======== MATERIAL FOR THE TASK ========

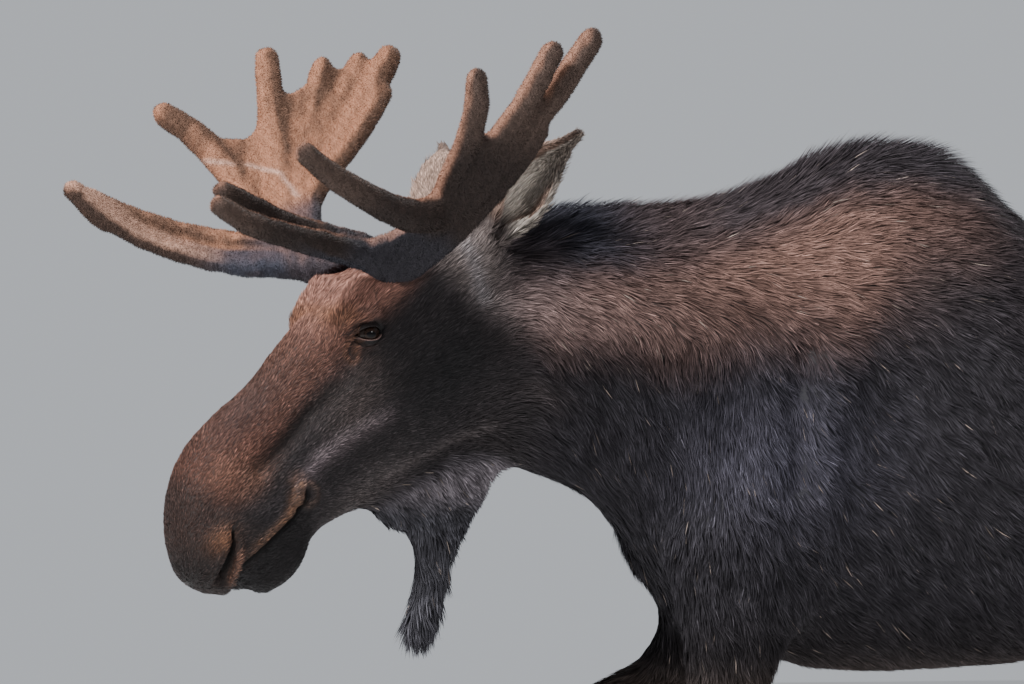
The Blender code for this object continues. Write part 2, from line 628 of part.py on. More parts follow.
def ear(name, side):
    root = head_point(EAR_ROOT[0], EAR_ROOT[1], side * EAR_ROOT[2])
    tip = head_point(EAR_TIP[side][0], EAR_TIP[side][1], side * EAR_TIP[side][2])
    run = (tip - root).normalized()
    opening = head_direction(EAR_OPENING[side][0], EAR_OPENING[side][1], side * EAR_OPENING[side][2])
    opening = (opening - run * opening.dot(run)).normalized()
    aside = run.cross(opening).normalized()
    steps = 7
    across = 6
    layers = []
    for shell in (0, 1):
        rows = []
        for i in range(steps + 1):
            u = i / steps
            half = 0.031 + 0.024 * math.sin(math.pi * min(1.0, u * 1.15)) - 0.020 * max(0.0, u - 0.55) / 0.45
            spread = math.radians(165 - 85 * min(1.0, u * 1.7))
            radius = half / math.sin(min(spread, math.pi / 2))
            if shell:
                thick = 0.012 - 0.006 * u
                radius = max(radius - thick, 0.003) * min(1.0, 0.15 + u * 3.0)
            row = []
            for j in range(across + 1):
                angle = spread * (2 * j / across - 1)
                bend = opening * (0.018 * math.sin(math.pi * u) * -1)
                row.append(root + run * ((tip - root).length * u) + bend
                           - opening * (radius * math.cos(angle)) + aside * (radius * math.sin(angle)))
            rows.append(row)
        layers.append(rows)
    bm = bmesh.new()
    outer, inner = [[[bm.verts.new(p) for p in row] for row in rows] for rows in layers]
    for i in range(steps):
        for j in range(across):
            bm.faces.new((outer[i][j], outer[i][j + 1], outer[i + 1][j + 1], outer[i + 1][j]))
            bm.faces.new((inner[i][j], inner[i + 1][j], inner[i + 1][j + 1], inner[i][j + 1]))
        for j in (0, across):
            bm.faces.new((outer[i][j], outer[i + 1][j], inner[i + 1][j], inner[i][j]))
    for i in (0, steps):
        for j in range(across):
            bm.faces.new((outer[i][j], inner[i][j], inner[i][j + 1], outer[i][j + 1]))
    return mesh_object(name, bm)


parts = {}
for word, side in (("left", 1), ("right", -1)):
    root = head_point(EAR_ROOT[0], EAR_ROOT[1], side * EAR_ROOT[2])
    tip = head_point(EAR_TIP[side][0], EAR_TIP[side][1], side * EAR_TIP[side][2])
    turn = facing(tip - root)
    body = trim(body, root - (tip - root).normalized() * GAP, turn, (0.16, 0.16, 0.20))
    parts["ear_" + word] = ear("ear_" + word, side)

    burr = head_point(BURR[0], BURR[1], side * BURR[2])
    out = burr - head_point(ROOT[0], ROOT[1], side * ROOT[2])
    body = trim(body, burr - out.normalized() * GAP, facing(out), (0.134, 0.134, 0.12))

    bm = bmesh.new()
    bmesh.ops.create_icosphere(bm, subdivisions=2, radius=EYE_RADIUS)
    place = head_point(EYE_PLACE[0], EYE_PLACE[1], side * EYE_PLACE[2])
    bmesh.ops.translate(bm, vec=place, verts=bm.verts)
    parts["eye_" + word] = mesh_object("eye_" + word, bm)
    bm = bmesh.new()
    bmesh.ops.create_icosphere(bm, subdivisions=2, radius=EYE_RADIUS + 2 * GAP)
    bmesh.ops.translate(bm, vec=place, verts=bm.verts)
    socket = mesh_object("cutter", bm)
    body = boolean(body, socket, "DIFFERENCE")
    bpy.data.objects.remove(socket, do_unlink=True)

# ------------------------------------------------------------------ feet


def claw(name, frame, side):
    """One half of a cloven hoof: flat sole, pointed toe, top sloping down to the heel."""
    middle = side * (HOOF_WIDTH / 2 + 0.0015)
    levels = ((0.000, 0.078, 0.050, 0.96), (0.010, 0.080, 0.052, 1.00),
              (0.040, 0.063, 0.050, 0.98), (1.000, 0.044, 0.046, 0.94))
    rings = []
    for height, toe, heel, width in levels:
        ring = []
        for k in range(10):
            angle = 2 * math.pi * k / 10
            c, s = math.cos(angle), math.sin(angle)
            x = (toe if c > 0 else heel) * c
            inward = 0.80 if s * side < 0 else 1.0
            y = middle + HOOF_WIDTH / 2 * width * inward * superpower(s, 2.4 if c < 0 else 1.7)
            z = height if height < 0.5 else 0.068 + 0.25 * x
            ring.append(frame @ Vector((x, y, z)))
        rings.append(ring)
    bm = bmesh.new()
    loft(bm, rings)
    return mesh_object(name, bm)


def dewclaw(name, frame, side, grow):
    bm = bmesh.new()
    bmesh.ops.create_uvsphere(bm, u_segments=6, v_segments=4, radius=1.0)
    place = Matrix.Translation((-0.083, side * 0.026, 0.142)) @ Matrix.Rotation(0.5, 4, "Y")
    scale = Matrix.Diagonal((0.015 + grow, 0.015 + grow, 0.031 + grow, 1.0))
    bmesh.ops.transform(bm, matrix=frame @ place @ scale, verts=bm.verts)
    return mesh_object(name, bm)


def foot(word, coronet, pitch):
    """Trims the pastern square, and adds two claws and two dewclaws under and behind it."""
    global body
    toe = Vector((0, -math.cos(pitch), -math.sin(pitch)))
    up = Vector((0, -math.sin(pitch), math.cos(pitch)))
    across = up.cross(toe)
    origin = coronet + toe * 0.007 - up * 0.095
    frame = Matrix.Translation(origin) @ from_axes(toe, across, up).to_4x4()
    slope = (up - toe * 0.25).normalized()
    turn = from_axes(across, -slope.cross(across), -slope)
    body = trim(body, origin + up * 0.068 + slope * GAP, turn, (0.20, 0.24, 0.14))
    for side, claw_word in ((1, "a"), (-1, "b")):
        parts["hoof_" + word + "_" + claw_word] = claw("hoof_" + word + "_" + claw_word, frame, side)
        name = "dewclaw_" + word + "_" + claw_word
        parts[name] = dewclaw(name, frame, side, 0.0)
        pocket = dewclaw("cutter", frame, side, 0.001)
        body = boolean(body, pocket, "DIFFERENCE")
        bpy.data.objects.remove(pocket, do_unlink=True)


foot("front_left", body_point(0.078, 0.378, 0.095), 0.0)
foot("front_right", body_point(-0.140, 0.546, 0.300), math.radians(38))
foot("hind_left", body_point(0.160, -1.122, 0.095), 0.0)
foot("hind_right", body_point(-0.224, -0.668, 0.095), 0.0)

# ------------------------------------------------------------------ bell, tail, head, neck, legs
parts["bell"], body = part_off(body, "bell", body_point(0.062, 0.845, 1.262),
                               facing(body_point(0, -0.342, -0.940), LEFTWARD), (0.17, 0.262, 0.30))
parts["tail"], body = part_off(body, "tail", body_point(0, -1.188, 1.470),
                               facing(body_point(0, -0.97, -0.10)), (0.14, 0.36, 0.16))
parts["head"], body = part_off(body, "head", head_point(-0.065, -0.130, 0),
                               facing(head_direction(0.832, 0.555), LEFTWARD), (0.60, 1.30, 1.10))
parts["neck"], body = part_off(body, "neck", body_point(0.02, 0.420, 1.530),
                               facing(body_point(0, 0.90, 0.435)), (0.80, 0.85, 0.80))
forearm = body_point(0, 0.914, -0.407)
parts["leg_front_right_upper"], body = part_off(
    body, "leg_front_right_upper", body_point(-0.175, 0.345, 0.605), facing(forearm), (0.25, 0.90, 0.50))
parts["leg_front_left_upper"], body = part_off(
    body, "leg_front_left_upper", body_point(0.12, 0.30, 0.935), DOWNWARD, (0.24, 0.40, 1.00))
parts["leg_hind_left_upper"], body = part_off(
    body, "leg_hind_left_upper", body_point(0.16, -1.05, 1.000), DOWNWARD, (0.28, 0.60, 1.10))
parts["leg_hind_right_upper"], body = part_off(
    body, "leg_hind_right_upper", body_point(-0.20, -0.80, 0.995), DOWNWARD, (0.28, 0.60, 1.10))
body.name = "trunk"
parts["trunk"] = body

for word, ahead, z, direction in (
    ("front_left", 0.335, CARPUS_HEIGHT - 0.045, (0.0, -1.0)),
    ("front_right", 0.664, 0.735, (-0.15, -0.99)),
    ("hind_left", -1.150, HOCK_HEIGHT - 0.045, (-0.15, -0.99)),
    ("hind_right", -0.870, HOCK_HEIGHT - 0.055, (0.30, -0.95)),
):
    upper = parts["leg_" + word + "_upper"]
    x = 0.12 if "left" in word else -0.18
    piece, rest = part_off(upper, "leg_" + word + "_lower", body_point(x, ahead, z),
                           facing(body_point(0, *direction)), (0.40, 0.50, 0.90))
    parts["leg_" + word + "_lower"] = piece
    rest.name = "leg_" + word + "_upper"
    parts["leg_" + word + "_upper"] = rest

# ------------------------------------------------------------------ parting the antlers
for word, side, antler in (("left", 1, left_antler), ("right", -1, right_antler)):
    burr = head_point(BURR[0], BURR[1], side * BURR[2])
    out = burr - head_point(ROOT[0], ROOT[1], side * ROOT[2])
    antler = trim(antler, burr, facing(-out), (0.30, 0.30, 0.20))
    brow_place = (0.168, 0.172, 0.148) if side > 0 else (0.190, 0.190, 0.160)
    piece, antler = part_off(antler, "antler_" + word + "_brow", head_point(brow_place[0], brow_place[1],
                             side * brow_place[2]), facing(head_direction(0.49, 0.83, side * 0.26), LEFTWARD),
                             (0.17, 0.26, 0.55))
    parts[piece.name] = piece
    beam_place = (0.066, 0.150, 0.225) if side > 0 else (0.110, 0.185, 0.205)
    piece, antler = part_off(antler, "antler_" + word + "_palm", head_point(beam_place[0], beam_place[1],
                             side * beam_place[2]), facing(head_direction(-0.45, 0.25, side * 0.85)),
                             (0.70, 0.70, 0.60))
    parts[piece.name] = piece
    antler.name = "antler_" + word + "_beam"
    parts[antler.name] = antler

# ------------------------------------------------------------------ loose chips


def islands(mesh):
    """Groups of faces that hang together."""
    bm = bmesh.new()
    bm.from_mesh(mesh)
    left = set(bm.faces)
    groups = []
    while left:
        stack = [left.pop()]
        group = list(stack)
        while stack:
            for edge in stack.pop().edges:
                for face in edge.link_faces:
                    if face in left:
                        left.remove(face)
                        stack.append(face)
                        group.append(face)
        groups.append(group)
    groups.sort(key=lambda g: -sum(f.calc_area() for f in g))
    return bm, groups


for made in parts.values():
    bm, groups = islands(made.data)
    chips = [face for group in groups[1:] for face in group]
    bmesh.ops.delete(bm, geom=chips, context="FACES")
    bm.to_mesh(made.data)
    bm.free()

# ------------------------------------------------------------------ place and colours
# The origin lies under the middle of the animal's box, at floor level.
corners = [o.matrix_world @ v.co for o in parts.values() for v in o.data.vertices]
middle = Vector([(min(p[i] for p in corners) + max(p[i] for p in corners)) / 2 for i in range(3)])
middle.z = min(p.z for p in corners)
for made in parts.values():
    made.data.transform(Matrix.Translation(-middle))

LOOKS = (
    ("head", COAT_FACE, 0.75), ("neck", COAT_BROWN, 0.8), ("trunk", COAT_DARK, 0.8), ("tail", COAT_BROWN, 0.8),
    ("bell", COAT_DARK, 0.85), ("leg", COAT_LEG, 0.8), ("ear", EAR_HAIR, 0.85), ("antler", VELVET, 0.9),
    ("hoof", HORN_BLACK, 0.45), ("dewclaw", HORN_BLACK, 0.5), ("eye", EYE_DARK, 0.1),
)
for name, made in parts.items():
    colour, roughness = next((c, r) for start, c, r in LOOKS if name.startswith(start))
    made.data.materials.clear()
    made.data.materials.append(material(name + "_surface", colour, roughness))
    made.data.shade_smooth()
    made.data.set_sharp_from_angle(angle=math.radians(50))
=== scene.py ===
import bpy
import bmesh
import math
import numpy as np
from collections import namedtuple
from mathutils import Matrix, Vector


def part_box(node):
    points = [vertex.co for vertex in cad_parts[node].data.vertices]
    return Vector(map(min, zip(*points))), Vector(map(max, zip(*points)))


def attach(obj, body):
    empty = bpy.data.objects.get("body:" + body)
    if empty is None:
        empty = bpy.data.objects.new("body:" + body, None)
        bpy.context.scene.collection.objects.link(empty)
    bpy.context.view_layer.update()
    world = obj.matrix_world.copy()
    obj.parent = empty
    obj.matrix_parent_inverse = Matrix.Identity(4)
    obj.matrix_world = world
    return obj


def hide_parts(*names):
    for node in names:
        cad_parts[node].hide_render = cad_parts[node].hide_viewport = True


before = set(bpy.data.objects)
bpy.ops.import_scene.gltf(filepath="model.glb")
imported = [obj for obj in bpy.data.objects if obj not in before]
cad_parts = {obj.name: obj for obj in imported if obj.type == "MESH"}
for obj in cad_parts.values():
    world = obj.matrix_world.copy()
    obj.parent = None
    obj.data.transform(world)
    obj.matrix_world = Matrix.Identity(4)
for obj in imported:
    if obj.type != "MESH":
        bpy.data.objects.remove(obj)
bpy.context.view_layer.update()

# ---------------------------------------------------------------- skin
# The hide of the whole animal, one closed skin from the nose to the tail and down to the
# hooves. It is the flesh solids fused, smoothed and drawn in by the depth of the coat, so the
# coat's tips reach the solids' outline.


def fused(nodes, name, grain, push=0.001):
    """One closed mesh object grown from the named solids. Each is swollen by push, which closes
    the thin cuts between them, and all are remeshed together at the given grain."""
    whole = bmesh.new()
    for node in sorted(nodes):
        piece = bmesh.new()
        piece.from_mesh(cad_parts[node].data)
        bmesh.ops.remove_doubles(piece, verts=piece.verts, dist=1e-5)
        piece.normal_update()
        for vertex in piece.verts:
            vertex.co += vertex.normal * push
        held = bpy.data.meshes.new("held")
        piece.to_mesh(held)
        piece.free()
        whole.from_mesh(held)
        bpy.data.meshes.remove(held)
    mesh = bpy.data.meshes.new(name)
    whole.to_mesh(mesh)
    whole.free()
    rough = bpy.data.objects.new(name + "_rough", mesh)
    bpy.context.scene.collection.objects.link(rough)
    fuse = rough.modifiers.new("fuse", "REMESH")
    fuse.mode = "VOXEL"
    fuse.voxel_size = grain
    mesh = bpy.data.meshes.new_from_object(rough.evaluated_get(bpy.context.evaluated_depsgraph_get()))
    bpy.data.objects.remove(rough, do_unlink=True)
    made = bpy.data.objects.new(name, mesh)
    bpy.context.scene.collection.objects.link(made)
    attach(made, "root")
    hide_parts(*nodes)
    return made


def mesh_arrays(mesh):
    """The points of a mesh, and the two points that each edge joins."""
    co = np.empty(len(mesh.vertices) * 3)
    mesh.vertices.foreach_get("co", co)
    edges = np.empty(len(mesh.edges) * 2, int)
    mesh.edges.foreach_get("vertices", edges)
    return co.reshape(-1, 3), edges.reshape(-1, 2)


def relax(co, edges, weight, rounds):
    """Moves each point towards the mean of its neighbours, or away from it if weight is negative."""
    count = len(co)
    links = np.bincount(edges.ravel(), minlength=count)
    for _ in range(rounds):
        for k in range(3):
            total = np.bincount(edges[:, 0], co[edges[:, 1], k], count)
            total += np.bincount(edges[:, 1], co[edges[:, 0], k], count)
            co[:, k] += weight * (total / links - co[:, k])
    return co


def soften(co, edges, rounds, back):
    """Smooths without shrinking: each move inward is followed by one outward."""
    for _ in range(rounds):
        relax(co, edges, 0.5, 1)
        relax(co, edges, back, 1)


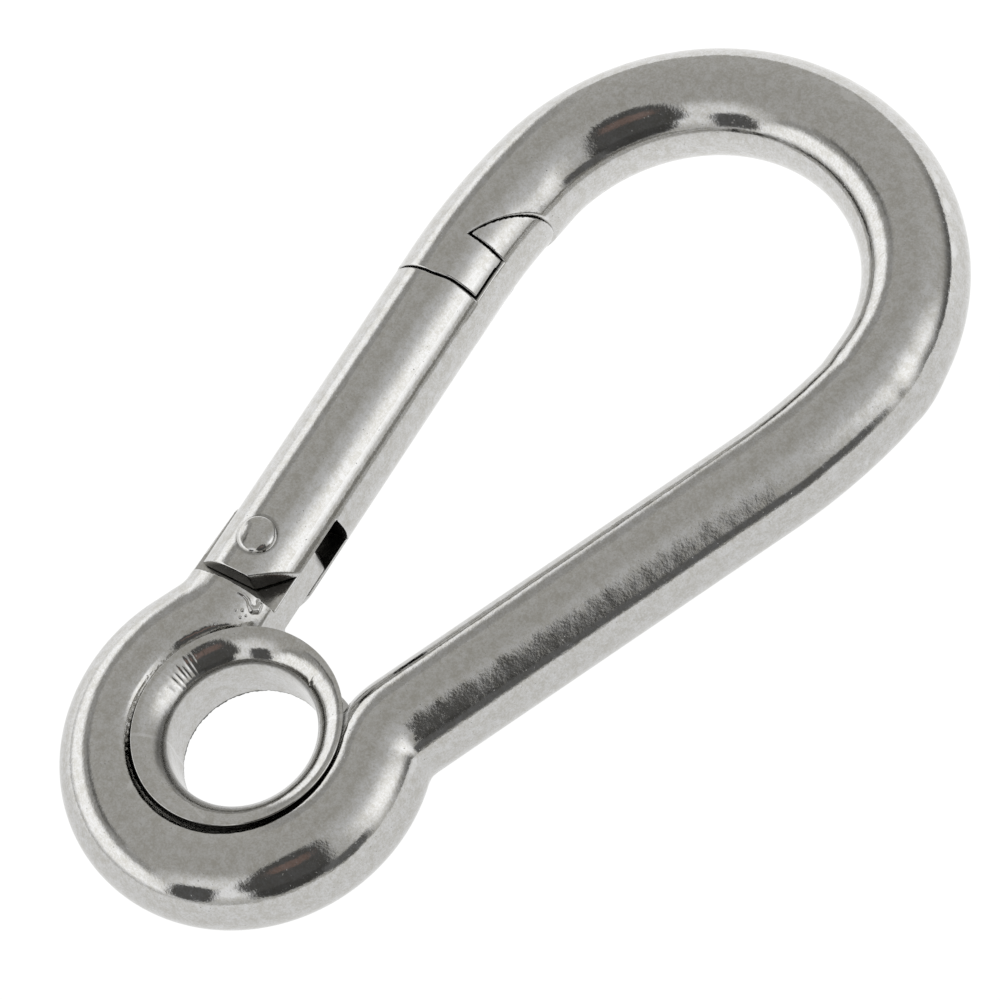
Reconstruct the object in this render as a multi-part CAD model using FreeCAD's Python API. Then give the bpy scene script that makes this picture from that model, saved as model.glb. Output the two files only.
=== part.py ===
import FreeCAD, Part
import os
from math import asin, atan2, cos, degrees, radians, sin, sqrt

from FreeCAD import Vector

# Spring snap hook bent from one round bar, with a sprung gate and a captive eyelet. Millimetres.
# The origin is the eyelet axis at mid thickness, +Y runs to the far bend, +X points to the solid
# side of the loop and +Z is square to it. The gate closes the -X side.

# Bar
BAR_R = 4.91
GATE_R = 4.87

# Gate axis: through the rivet, leaning toward -X
PIVOT_X, PIVOT_Y = -12.07, 14.40
GATE_LEAN = 12.93

# Bends of the bar centreline, in order from the nose to the spine
NOSE_BEND_R = 53.6
BEND_Y = 57.36
TOP_BEND_R = 20.51
CORNER_BEND_R = 18.2
CORNER_ANGLE = 55.6
SPINE_BEND_R = 51.9
SPINE_LEAN = 12.6

# Eye and the two necks that lead into it
EYE_R = 12.3
SPINE_NECK_R = 6.0
HINGE_NECK_R = 7.0

# Latch. Lengths along the gate are measured from the rivet axis, "in" is toward the loop.
SPLIT_R = 29.35
SPLIT_STEP = 0.3
SPLIT_STEP_IN = 2.2
BLADE_HALF = 2.3
BLADE_IN = 1.15
HOOK_R = 34.48
HEAD_MID = (2.95, 37.4)
HEAD_TIP = (6.6, 40.65)
LATCH_GAP = 0.2
SLOT_SIDE_GAP = 0.1

# Hinge: the gate ends in two cheeks that straddle a tongue cut on the bar
SHOULDER = -4.95
TONGUE_HALF = 1.75
TONGUE_IN = 4.3
TONGUE_OUT_R = 4.8
TONGUE_OUT_ANGLE = 150.0
SLOT_HALF = 1.9
SLOT_END_R = 5.0
SLOT_END_RISE = 0.075
CHEEK_END = -3.85
CHEEK_CHAMFER_IN = 1.5
CHEEK_CHAMFER = 2.75

# Cam on the tongue: the plunger face stands CAM_START + CAM_RATE * angle from the rivet axis
CAM_START = 3.1
CAM_RATE = 1.5
OPEN_ANGLE = 42.0
CAM_RUN_IN = 3.0
CAM_STEPS = 8

# Rivet
RIVET_R = 1.5
RIVET_RUN_GAP = 0.05
HEAD_R = 1.82
HEAD_FLOOR = 4.3
HEAD_EDGE = 4.98
HEAD_TOP = 5.5
HEAD_SEAT_GAP = 0.04

# Spring bore, plunger and spring
BORE_R = 1.9
BORE_BOTTOM = 21.0
PLUNGER_R = 1.8
PLUNGER_LENGTH = 5.2
PLUNGER_CHAMFER = 0.2
PLUNGER_GAP = 0.03
SPIGOT_R = 0.95
SPIGOT_LENGTH = 2.0
WIRE_R = 0.28
COIL_R = 1.42
SPRING_PITCH = 1.1
SPRING_END_GAP = 0.02

# Eyelet, turned about the Z axis: radius, half height and wall
EYELET_BORE_R = 6.72
TUBE_R = 7.27
FLANGE_R = 9.72
FLARE_START = 2.42
FLANGE_TOP = 4.6
FLANGE_LIP = 0.42
FLANGE_GAP = 0.07
SEAM_Z = -2.4
SEAM_BEVEL = 0.12
REAR_FLARE_START = 3.0


def hinge(across, along, z=0.0):
    """A point given from the rivet axis: across the gate toward the loop, and along the gate."""
    lean = radians(GATE_LEAN)
    x = PIVOT_X + across * cos(lean) - along * sin(lean)
    y = PIVOT_Y + across * sin(lean) + along * cos(lean)
    return Vector(x, y, z)


GATE_WAY = hinge(0, 1) - hinge(0, 0)
INWARD = hinge(1, 0) - hinge(0, 0)
UP = Vector(0, 0, 1)


def polar(centre, radius, angle):
    """The point at this radius and angle, in degrees, about a centre."""
    turn = radians(angle)
    return centre + Vector(radius * cos(turn), radius * sin(turn), 0)


def rod(start, end, radius):
    """A straight length of round bar."""
    way = end - start
    return Part.makeCylinder(radius, way.Length, start, way)


def elbow(centre, bend_radius, angle_from, angle_to, radius):
    """A bent length of round bar."""
    start = polar(centre, bend_radius, angle_from)
    way = polar(Vector(), 1, angle_from + 90)
    disc = Part.Face(Part.Wire(Part.makeCircle(radius, start, way)))
    return disc.revolve(centre, UP, angle_to - angle_from)


def prism(half_width, start, *steps):
    """A closed outline in hinge coordinates, extruded to both sides of the loop plane. A step is one
    point for a straight edge, two for an arc through the first, and more for a smooth curve."""
    edges = []
    here = hinge(*start)
    for step in steps + ([start],):
        points = [hinge(*point) for point in step]
        if len(points) == 1:
            edge = Part.LineSegment(here, points[0]).toShape()
        elif len(points) == 2:
            edge = Part.Arc(here, points[0], points[1]).toShape()
        else:
            curve = Part.BSplineCurve()
            curve.interpolate([here] + points)
            edge = curve.toShape()
        edges.append(edge)
        here = points[-1]
    face = Part.Face(Part.Wire(edges))
    face.translate(Vector(0, 0, -half_width))
    return face.extrude(Vector(0, 0, 2 * half_width))


def on_arc(radius, across):
    """The point on a circle about the rivet axis at this distance across, on the gate side."""
    return (across, sqrt(radius * radius - across * across))


def joined(solids):
    """One solid from pieces that share end faces."""
    return solids[0].fuse(solids[1:]).removeSplitter()


def neck_centre(on_line, way, side, bend_radius):
    """Centre of a bend that leaves a straight bar on one side and meets the eye from outside."""
    base = on_line + side * bend_radius
    reach = EYE_R + bend_radius
    half = base.dot(way)
    root = sqrt(half * half - base.dot(base) + reach * reach)
    return base + way * (root - half)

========

PROBLEM DESCRIPTION: Taking the records above, retype every line from the one with "made.data.materials.clear()" down to the one with "if empty is", exactly and with nothing else.

PROBLEM SOLUTION:
    made.data.materials.clear()
    made.data.materials.append(material(name + "_surface", colour, roughness))
    made.data.shade_smooth()
    made.data.set_sharp_from_angle(angle=math.radians(50))
=== scene.py ===
import bpy
import bmesh
import math
import numpy as np
from collections import namedtuple
from mathutils import Matrix, Vector


def part_box(node):
    points = [vertex.co for vertex in cad_parts[node].data.vertices]
    return Vector(map(min, zip(*points))), Vector(map(max, zip(*points)))


def attach(obj, body):
    empty = bpy.data.objects.get("body:" + body)
    if empty is None:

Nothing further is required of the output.